The request:
Produce an exact copy of all the records.
##### Supplied records
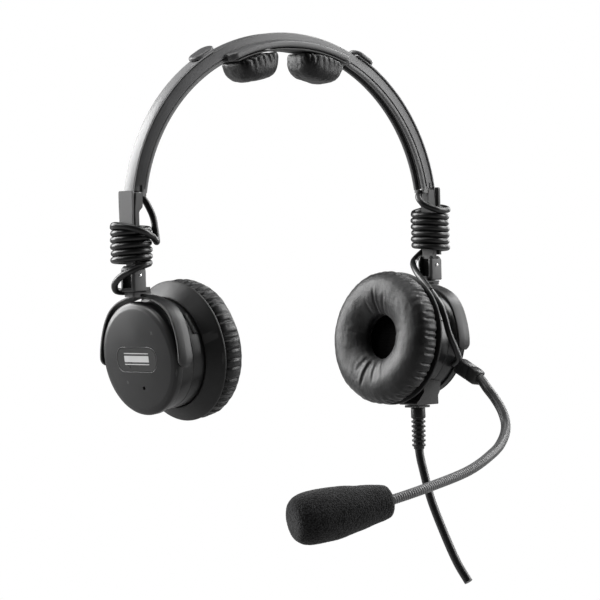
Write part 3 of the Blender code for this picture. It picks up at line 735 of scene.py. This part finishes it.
def swell(piece, voxel_mm, cap_mm, pinned):
    """Blows a padded piece up as cloth, then keeps the result. The piece is simulated at a
    larger scale, where cloth behaves, and no point moves further than the cap."""
    bpy.context.view_layer.objects.active = piece
    piece.data.transform(Matrix.Scale(CLOTH_SCALE, 4))
    piece.data.update()
    step = piece.modifiers.new("even", "REMESH")
    step.mode = "VOXEL"
    step.voxel_size = voxel_mm * MM * CLOTH_SCALE
    bake(piece)
    start = coords_of(piece)
    group = piece.vertex_groups.new(name="held")
    for i, point in enumerate(start):
        weight = pinned(Vector(point) / (MM * CLOTH_SCALE))
        if weight > 0:
            group.add([i], weight, "REPLACE")
    cloth = piece.modifiers.new("padding", "CLOTH")
    for key, value in CLOTH.items():
        setattr(cloth.settings, key, value)
    cloth.settings.effector_weights.gravity = 0
    cloth.point_cache.frame_start = 1
    cloth.point_cache.frame_end = CLOTH_FRAMES
    for number in range(1, CLOTH_FRAMES + 1):
        bpy.context.scene.frame_set(number)
    bake(piece)
    bpy.context.scene.frame_set(1)
    end = coords_of(piece)
    moved = end - start
    reach = np.linalg.norm(moved, axis=1)
    cap = cap_mm * MM * CLOTH_SCALE
    share = np.where(reach > 1e-9, cap * np.tanh(reach / cap) / np.maximum(reach, 1e-9), 0)
    final = (start + moved * share[:, None]) / CLOTH_SCALE
    piece.data.vertices.foreach_set("co", final.astype(np.float32).ravel())
    piece.data.update()


def coords_of(piece):
    co = np.zeros(len(piece.data.vertices) * 3, np.float32)
    piece.data.vertices.foreach_get("co", co)
    return co.reshape(-1, 3).astype(float)


def bake(piece):
    """Applies a piece's modifiers to its mesh."""
    seen = piece.evaluated_get(bpy.context.evaluated_depsgraph_get())
    mesh = bpy.data.meshes.new_from_object(seen)
    piece.modifiers.clear()
    piece.data = mesh


def subdivided(piece, levels):
    step = piece.modifiers.new("finer", "SUBSURF")
    step.levels = levels
    step.render_levels = levels
    bake(piece)


def shaped(piece, move):
    """Moves each point along its normal by move(point in millimetres)."""
    mesh = piece.data
    normals = [v.normal.copy() for v in mesh.vertices]
    for vertex, normal in zip(mesh.vertices, normals):
        vertex.co += normal * (move(vertex.co / MM) * MM)
    mesh.update()


def finish_soft(piece, look, body, place, replaces):
    """A soft piece takes its place, its look and its body."""
    mesh = piece.data
    mesh.transform(place)
    mesh.materials.clear()
    mesh.materials.append(LOOKS[look])
    mesh.shade_smooth()
    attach(piece, body)
    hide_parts(replaces)


def metric(place):
    """A placement in millimetres, for a mesh in metres."""
    made = place.copy()
    made.translation = made.translation * MM
    return made


CUSHION_PROFILE = (
    (20.8, -20.4), (32.2, -20.3), (33.6, -22.4), (33.7, -27.0), (32.0, -30.9), (28.5, -33.4),
    (24.0, -34.2), (18.4, -33.3), (13.5, -31.0), (11.0, -28.0), (11.2, -24.4), (13.4, -22.0),
    (20.6, -21.6),
)


PLEATS = 46
PLEAT_WIDTH = 0.72


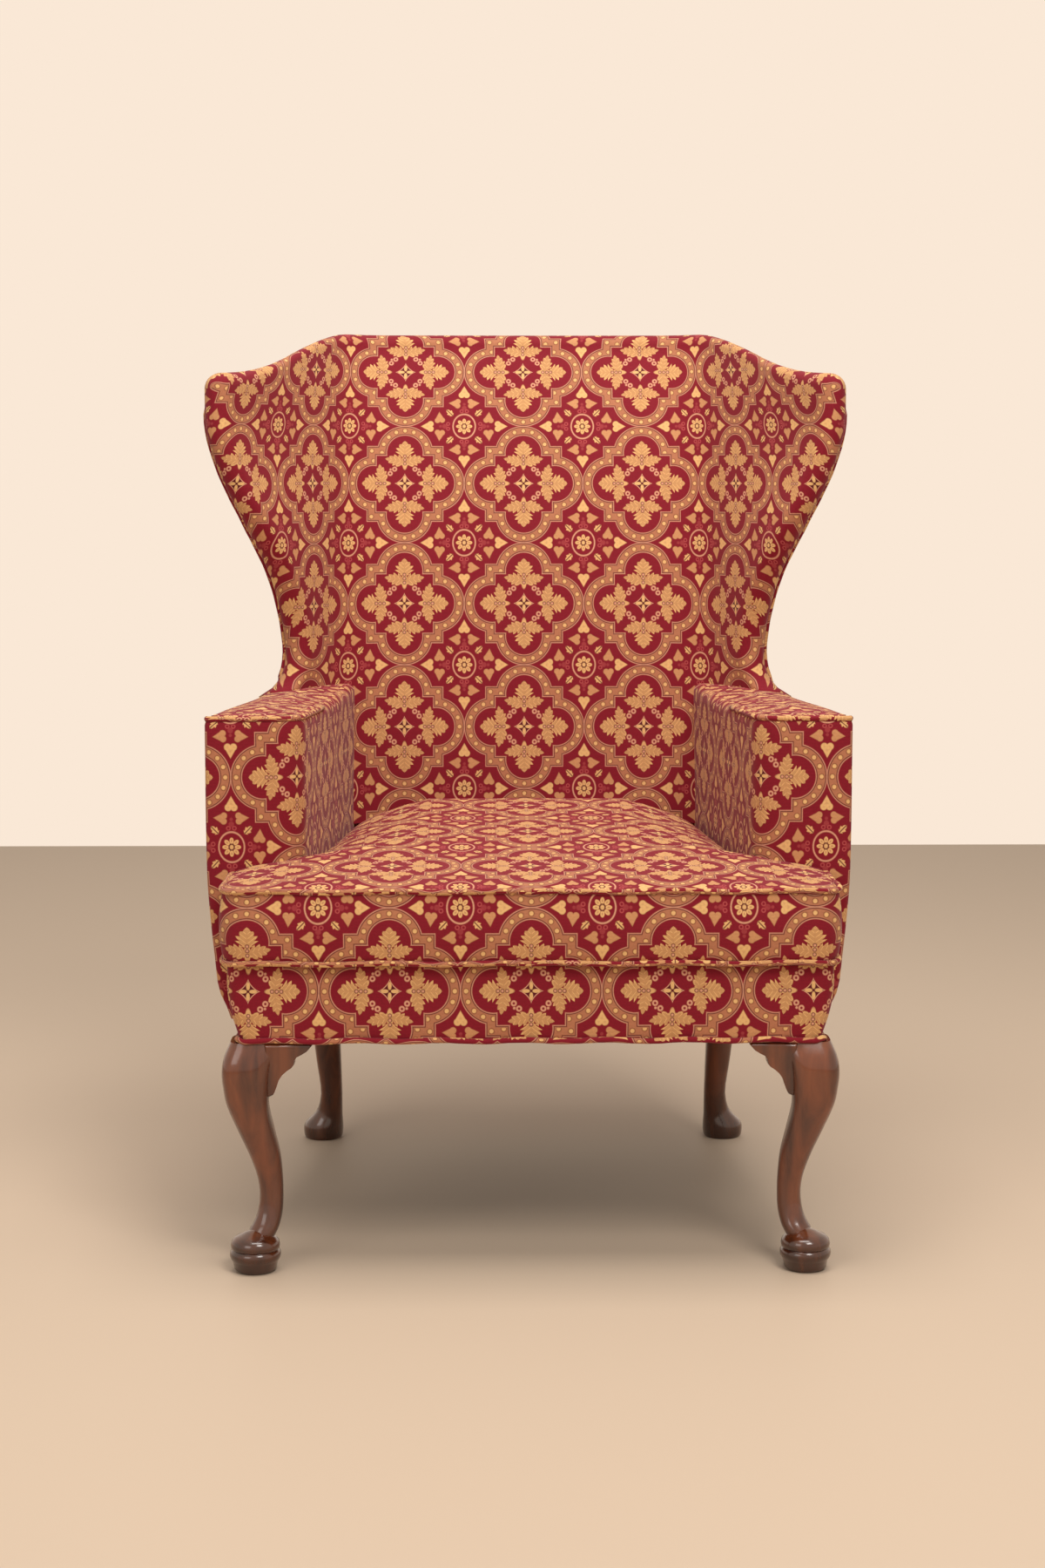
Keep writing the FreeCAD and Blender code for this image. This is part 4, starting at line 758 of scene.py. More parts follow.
##########
Finished task:
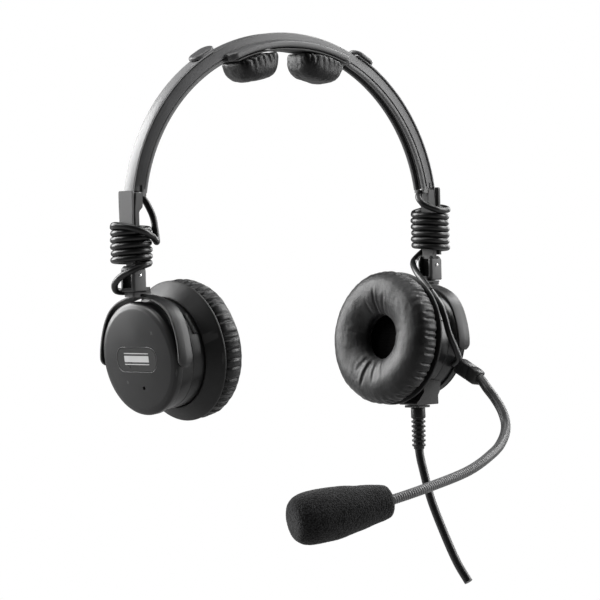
Write part 3 of the Blender code for this picture. It picks up at line 735 of scene.py. This part finishes it.
def swell(piece, voxel_mm, cap_mm, pinned):
    """Blows a padded piece up as cloth, then keeps the result. The piece is simulated at a
    larger scale, where cloth behaves, and no point moves further than the cap."""
    bpy.context.view_layer.objects.active = piece
    piece.data.transform(Matrix.Scale(CLOTH_SCALE, 4))
    piece.data.update()
    step = piece.modifiers.new("even", "REMESH")
    step.mode = "VOXEL"
    step.voxel_size = voxel_mm * MM * CLOTH_SCALE
    bake(piece)
    start = coords_of(piece)
    group = piece.vertex_groups.new(name="held")
    for i, point in enumerate(start):
        weight = pinned(Vector(point) / (MM * CLOTH_SCALE))
        if weight > 0:
            group.add([i], weight, "REPLACE")
    cloth = piece.modifiers.new("padding", "CLOTH")
    for key, value in CLOTH.items():
        setattr(cloth.settings, key, value)
    cloth.settings.effector_weights.gravity = 0
    cloth.point_cache.frame_start = 1
    cloth.point_cache.frame_end = CLOTH_FRAMES
    for number in range(1, CLOTH_FRAMES + 1):
        bpy.context.scene.frame_set(number)
    bake(piece)
    bpy.context.scene.frame_set(1)
    end = coords_of(piece)
    moved = end - start
    reach = np.linalg.norm(moved, axis=1)
    cap = cap_mm * MM * CLOTH_SCALE
    share = np.where(reach > 1e-9, cap * np.tanh(reach / cap) / np.maximum(reach, 1e-9), 0)
    final = (start + moved * share[:, None]) / CLOTH_SCALE
    piece.data.vertices.foreach_set("co", final.astype(np.float32).ravel())
    piece.data.update()


def coords_of(piece):
    co = np.zeros(len(piece.data.vertices) * 3, np.float32)
    piece.data.vertices.foreach_get("co", co)
    return co.reshape(-1, 3).astype(float)


def bake(piece):
    """Applies a piece's modifiers to its mesh."""
    seen = piece.evaluated_get(bpy.context.evaluated_depsgraph_get())
    mesh = bpy.data.meshes.new_from_object(seen)
    piece.modifiers.clear()
    piece.data = mesh


def subdivided(piece, levels):
    step = piece.modifiers.new("finer", "SUBSURF")
    step.levels = levels
    step.render_levels = levels
    bake(piece)


def shaped(piece, move):
    """Moves each point along its normal by move(point in millimetres)."""
    mesh = piece.data
    normals = [v.normal.copy() for v in mesh.vertices]
    for vertex, normal in zip(mesh.vertices, normals):
        vertex.co += normal * (move(vertex.co / MM) * MM)
    mesh.update()


def finish_soft(piece, look, body, place, replaces):
    """A soft piece takes its place, its look and its body."""
    mesh = piece.data
    mesh.transform(place)
    mesh.materials.clear()
    mesh.materials.append(LOOKS[look])
    mesh.shade_smooth()
    attach(piece, body)
    hide_parts(replaces)


def metric(place):
    """A placement in millimetres, for a mesh in metres."""
    made = place.copy()
    made.translation = made.translation * MM
    return made


CUSHION_PROFILE = (
    (20.8, -20.4), (32.2, -20.3), (33.6, -22.4), (33.7, -27.0), (32.0, -30.9), (28.5, -33.4),
    (24.0, -34.2), (18.4, -33.3), (13.5, -31.0), (11.0, -28.0), (11.2, -24.4), (13.4, -22.0),
    (20.6, -21.6),
)


PLEATS = 46
PLEAT_WIDTH = 0.72


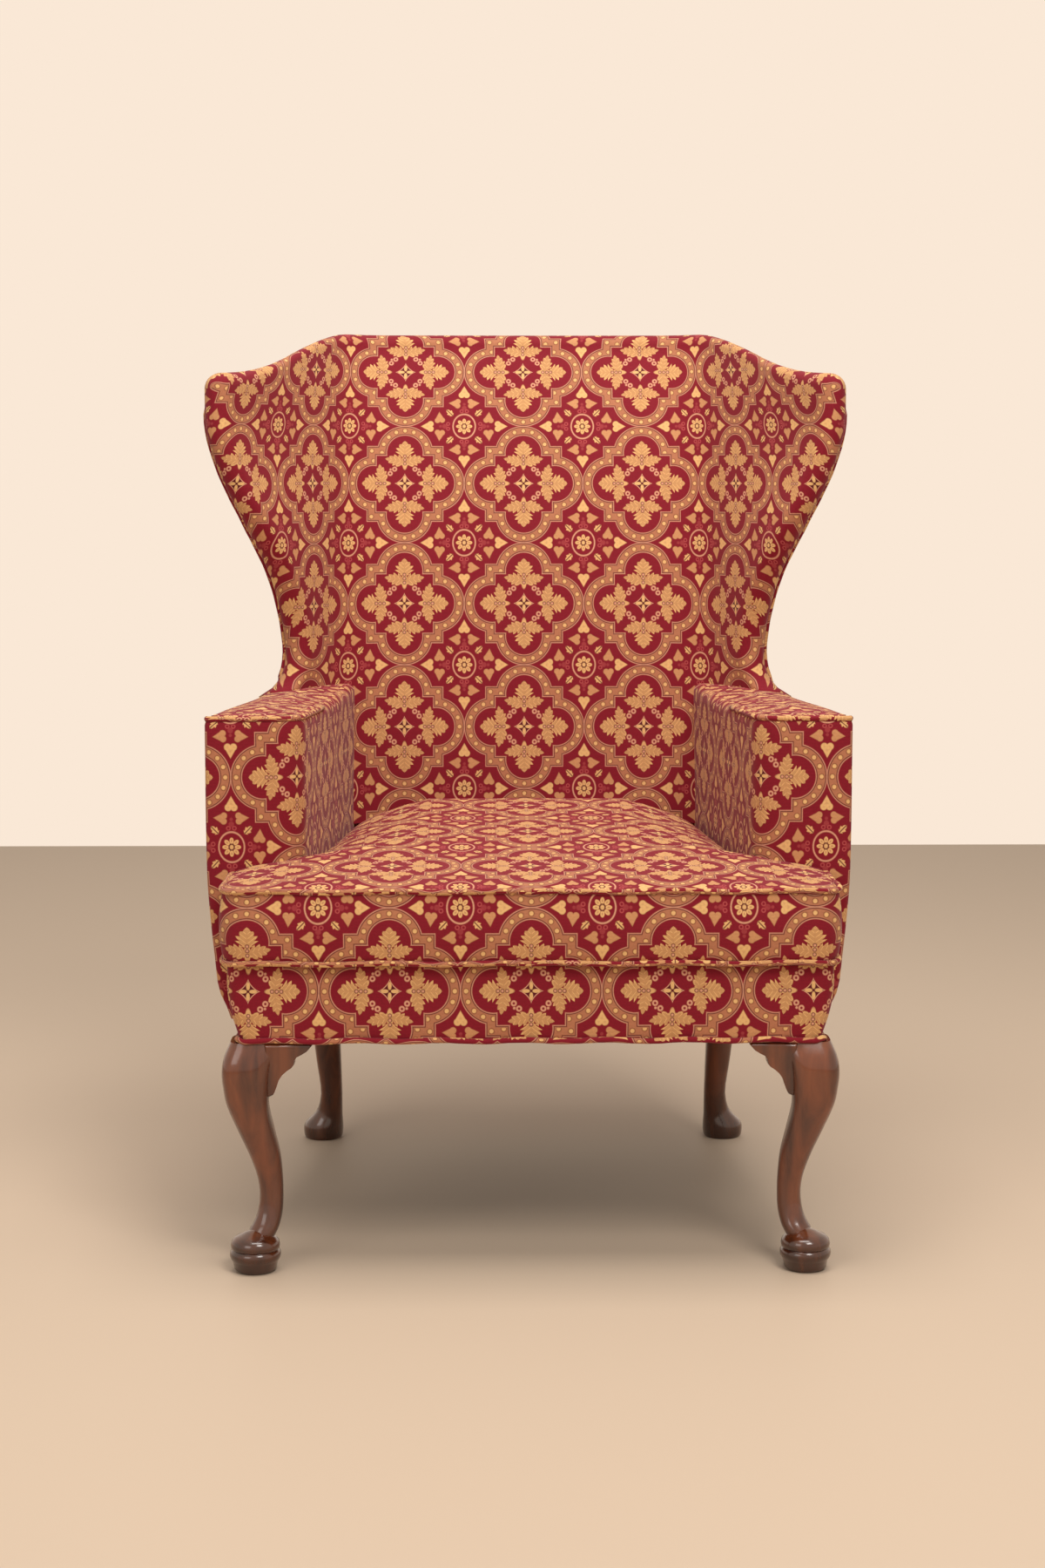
Keep writing the FreeCAD and Blender code for this image. This is part 4, starting at line 758 of scene.py. More parts follow.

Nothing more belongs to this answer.